»»

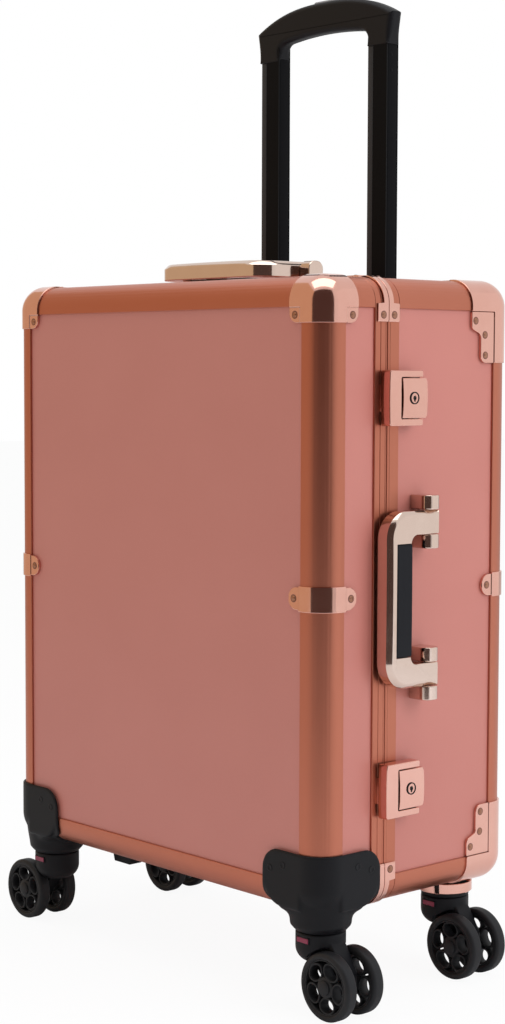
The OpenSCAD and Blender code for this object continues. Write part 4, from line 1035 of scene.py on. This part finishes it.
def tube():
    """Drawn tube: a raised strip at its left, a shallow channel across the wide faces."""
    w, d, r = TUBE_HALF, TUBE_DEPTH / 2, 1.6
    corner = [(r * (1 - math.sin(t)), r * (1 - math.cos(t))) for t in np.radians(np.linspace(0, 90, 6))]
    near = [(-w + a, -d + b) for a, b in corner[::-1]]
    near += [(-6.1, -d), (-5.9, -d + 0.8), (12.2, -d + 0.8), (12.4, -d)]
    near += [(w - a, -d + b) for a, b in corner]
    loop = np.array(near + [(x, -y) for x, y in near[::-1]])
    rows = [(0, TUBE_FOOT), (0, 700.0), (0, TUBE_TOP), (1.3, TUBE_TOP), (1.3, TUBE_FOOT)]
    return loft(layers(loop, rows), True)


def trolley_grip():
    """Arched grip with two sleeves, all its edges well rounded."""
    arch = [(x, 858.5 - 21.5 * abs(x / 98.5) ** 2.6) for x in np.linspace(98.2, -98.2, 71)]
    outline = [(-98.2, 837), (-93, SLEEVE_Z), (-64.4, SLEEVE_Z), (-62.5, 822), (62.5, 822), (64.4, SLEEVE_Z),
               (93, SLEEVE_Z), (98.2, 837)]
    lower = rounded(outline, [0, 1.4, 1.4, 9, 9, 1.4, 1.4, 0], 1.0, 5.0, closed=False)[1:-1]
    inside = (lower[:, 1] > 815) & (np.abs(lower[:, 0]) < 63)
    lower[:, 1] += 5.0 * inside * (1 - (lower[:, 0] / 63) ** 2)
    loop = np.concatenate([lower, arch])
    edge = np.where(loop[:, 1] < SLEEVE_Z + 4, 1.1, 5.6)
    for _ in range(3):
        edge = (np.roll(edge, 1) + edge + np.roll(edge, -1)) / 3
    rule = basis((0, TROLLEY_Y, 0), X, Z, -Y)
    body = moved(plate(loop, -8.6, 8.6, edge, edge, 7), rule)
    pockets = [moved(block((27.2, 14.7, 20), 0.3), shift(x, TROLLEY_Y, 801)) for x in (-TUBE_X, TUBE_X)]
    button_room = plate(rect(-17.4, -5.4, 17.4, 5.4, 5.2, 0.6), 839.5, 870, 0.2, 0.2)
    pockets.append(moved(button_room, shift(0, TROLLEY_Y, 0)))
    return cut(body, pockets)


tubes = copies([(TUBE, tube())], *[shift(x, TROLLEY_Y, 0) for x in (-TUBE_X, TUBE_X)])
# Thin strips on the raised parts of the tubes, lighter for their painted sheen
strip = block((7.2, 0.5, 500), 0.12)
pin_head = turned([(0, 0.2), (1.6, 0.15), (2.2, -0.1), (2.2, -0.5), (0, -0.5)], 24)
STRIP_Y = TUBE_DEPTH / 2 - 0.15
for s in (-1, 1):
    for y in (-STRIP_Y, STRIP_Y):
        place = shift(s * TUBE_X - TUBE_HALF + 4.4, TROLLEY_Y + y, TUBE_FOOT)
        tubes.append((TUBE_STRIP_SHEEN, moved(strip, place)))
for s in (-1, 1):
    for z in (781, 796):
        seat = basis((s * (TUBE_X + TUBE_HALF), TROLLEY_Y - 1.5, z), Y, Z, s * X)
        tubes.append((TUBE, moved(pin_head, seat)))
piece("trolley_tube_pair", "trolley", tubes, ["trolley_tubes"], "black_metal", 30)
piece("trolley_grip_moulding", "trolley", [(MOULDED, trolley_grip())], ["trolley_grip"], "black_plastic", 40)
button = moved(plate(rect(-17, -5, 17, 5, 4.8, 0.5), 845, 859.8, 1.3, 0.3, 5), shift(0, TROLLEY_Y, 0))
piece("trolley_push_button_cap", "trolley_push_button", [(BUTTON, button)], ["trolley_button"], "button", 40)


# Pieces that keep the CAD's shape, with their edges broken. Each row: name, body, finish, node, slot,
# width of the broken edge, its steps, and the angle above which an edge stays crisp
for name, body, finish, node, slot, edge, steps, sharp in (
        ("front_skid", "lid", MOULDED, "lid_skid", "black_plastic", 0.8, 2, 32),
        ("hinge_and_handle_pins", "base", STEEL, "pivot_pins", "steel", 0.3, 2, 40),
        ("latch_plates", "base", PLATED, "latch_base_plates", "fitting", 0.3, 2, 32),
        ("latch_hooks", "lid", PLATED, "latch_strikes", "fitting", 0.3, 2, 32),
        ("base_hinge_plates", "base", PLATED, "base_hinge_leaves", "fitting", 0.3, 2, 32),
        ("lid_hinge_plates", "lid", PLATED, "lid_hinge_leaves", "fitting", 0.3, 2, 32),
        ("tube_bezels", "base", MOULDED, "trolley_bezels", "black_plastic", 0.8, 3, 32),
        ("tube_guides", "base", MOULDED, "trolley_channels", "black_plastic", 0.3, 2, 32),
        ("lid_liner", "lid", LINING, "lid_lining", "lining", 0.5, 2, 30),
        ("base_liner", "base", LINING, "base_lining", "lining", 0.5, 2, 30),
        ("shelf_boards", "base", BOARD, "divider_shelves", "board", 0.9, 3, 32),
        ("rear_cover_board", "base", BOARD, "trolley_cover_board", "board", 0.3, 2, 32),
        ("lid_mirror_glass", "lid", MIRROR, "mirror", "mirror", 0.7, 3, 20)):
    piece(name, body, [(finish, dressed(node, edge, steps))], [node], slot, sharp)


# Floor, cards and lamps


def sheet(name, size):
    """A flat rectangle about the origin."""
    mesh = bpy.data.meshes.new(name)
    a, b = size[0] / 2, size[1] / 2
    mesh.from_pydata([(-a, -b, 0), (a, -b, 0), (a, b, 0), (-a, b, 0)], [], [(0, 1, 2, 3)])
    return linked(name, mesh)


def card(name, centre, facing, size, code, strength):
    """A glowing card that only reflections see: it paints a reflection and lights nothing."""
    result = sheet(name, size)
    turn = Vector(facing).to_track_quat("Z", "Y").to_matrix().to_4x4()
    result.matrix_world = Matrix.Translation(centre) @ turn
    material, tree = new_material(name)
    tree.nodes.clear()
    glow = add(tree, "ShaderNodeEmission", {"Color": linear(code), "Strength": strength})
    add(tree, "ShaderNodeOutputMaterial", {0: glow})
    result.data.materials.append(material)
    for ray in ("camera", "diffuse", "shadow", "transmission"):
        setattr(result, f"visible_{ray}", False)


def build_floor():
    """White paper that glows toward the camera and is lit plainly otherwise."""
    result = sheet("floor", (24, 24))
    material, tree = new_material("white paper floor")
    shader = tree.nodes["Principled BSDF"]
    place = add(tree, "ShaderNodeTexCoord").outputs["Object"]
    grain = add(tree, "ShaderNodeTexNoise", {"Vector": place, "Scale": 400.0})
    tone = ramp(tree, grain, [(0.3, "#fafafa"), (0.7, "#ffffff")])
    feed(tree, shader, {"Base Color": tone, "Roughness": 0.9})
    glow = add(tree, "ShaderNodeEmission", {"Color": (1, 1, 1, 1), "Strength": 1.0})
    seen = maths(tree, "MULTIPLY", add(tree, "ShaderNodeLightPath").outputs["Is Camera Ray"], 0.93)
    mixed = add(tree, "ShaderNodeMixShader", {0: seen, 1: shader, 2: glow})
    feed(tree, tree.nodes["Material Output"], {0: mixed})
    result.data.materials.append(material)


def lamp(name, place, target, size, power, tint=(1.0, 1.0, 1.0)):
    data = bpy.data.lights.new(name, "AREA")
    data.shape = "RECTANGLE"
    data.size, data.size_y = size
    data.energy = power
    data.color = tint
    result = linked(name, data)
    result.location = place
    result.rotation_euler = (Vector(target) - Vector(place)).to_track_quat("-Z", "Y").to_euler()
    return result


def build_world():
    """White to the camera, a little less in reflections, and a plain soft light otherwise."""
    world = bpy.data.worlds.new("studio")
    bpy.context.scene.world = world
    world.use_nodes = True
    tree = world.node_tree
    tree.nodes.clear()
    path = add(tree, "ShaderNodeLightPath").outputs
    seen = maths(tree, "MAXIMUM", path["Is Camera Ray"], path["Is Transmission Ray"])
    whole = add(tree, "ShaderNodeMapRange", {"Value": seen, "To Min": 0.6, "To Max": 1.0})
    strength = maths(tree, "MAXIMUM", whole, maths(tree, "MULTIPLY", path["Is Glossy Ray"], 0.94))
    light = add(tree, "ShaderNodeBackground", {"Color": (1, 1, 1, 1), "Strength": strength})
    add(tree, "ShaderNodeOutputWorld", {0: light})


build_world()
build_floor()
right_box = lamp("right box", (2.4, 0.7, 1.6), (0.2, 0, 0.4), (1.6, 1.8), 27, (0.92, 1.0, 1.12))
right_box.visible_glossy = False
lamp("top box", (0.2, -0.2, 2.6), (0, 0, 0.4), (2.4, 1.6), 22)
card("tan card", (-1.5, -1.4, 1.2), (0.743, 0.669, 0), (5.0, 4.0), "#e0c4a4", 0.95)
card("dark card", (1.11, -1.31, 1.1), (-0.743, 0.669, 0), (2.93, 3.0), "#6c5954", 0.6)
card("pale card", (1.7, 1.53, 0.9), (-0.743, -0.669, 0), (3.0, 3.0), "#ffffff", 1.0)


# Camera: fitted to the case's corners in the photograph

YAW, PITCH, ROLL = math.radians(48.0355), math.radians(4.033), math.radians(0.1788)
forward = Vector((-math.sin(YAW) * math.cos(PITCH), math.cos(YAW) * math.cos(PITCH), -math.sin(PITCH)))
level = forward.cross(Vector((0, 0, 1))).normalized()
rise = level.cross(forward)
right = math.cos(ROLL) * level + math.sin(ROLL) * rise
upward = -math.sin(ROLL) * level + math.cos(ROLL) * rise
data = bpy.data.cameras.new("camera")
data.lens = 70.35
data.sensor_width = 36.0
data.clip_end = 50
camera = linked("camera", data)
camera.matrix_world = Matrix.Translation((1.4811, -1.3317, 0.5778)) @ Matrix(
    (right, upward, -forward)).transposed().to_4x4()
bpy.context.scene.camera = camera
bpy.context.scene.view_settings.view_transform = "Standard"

««

• **What the task requires**
What are the exact lines from the beginning of the material through the line containing "return loft(layers(loop, rows), True)"? Write out those lines alone.

• **Expected output**
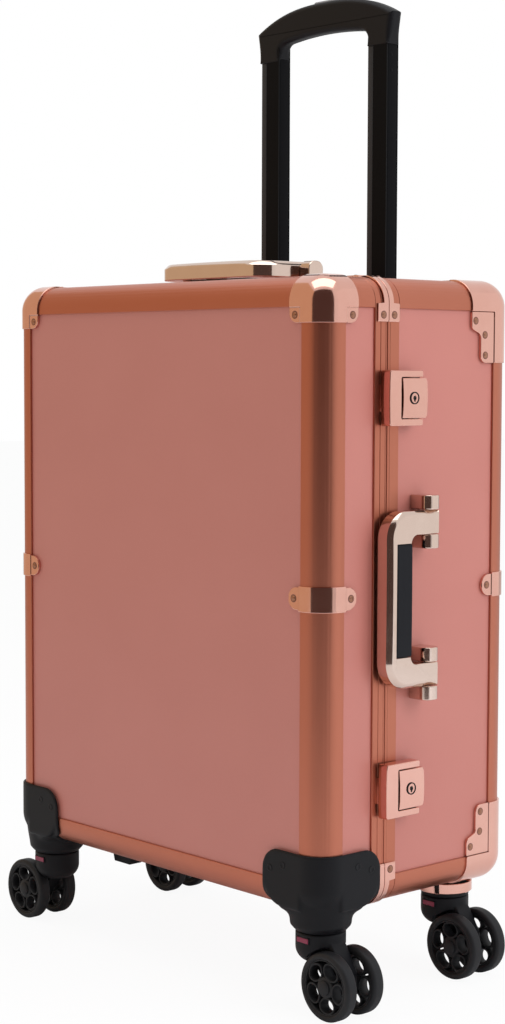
The OpenSCAD and Blender code for this object continues. Write part 4, from line 1035 of scene.py on. This part finishes it.
def tube():
    """Drawn tube: a raised strip at its left, a shallow channel across the wide faces."""
    w, d, r = TUBE_HALF, TUBE_DEPTH / 2, 1.6
    corner = [(r * (1 - math.sin(t)), r * (1 - math.cos(t))) for t in np.radians(np.linspace(0, 90, 6))]
    near = [(-w + a, -d + b) for a, b in corner[::-1]]
    near += [(-6.1, -d), (-5.9, -d + 0.8), (12.2, -d + 0.8), (12.4, -d)]
    near += [(w - a, -d + b) for a, b in corner]
    loop = np.array(near + [(x, -y) for x, y in near[::-1]])
    rows = [(0, TUBE_FOOT), (0, 700.0), (0, TUBE_TOP), (1.3, TUBE_TOP), (1.3, TUBE_FOOT)]
    return loft(layers(loop, rows), True)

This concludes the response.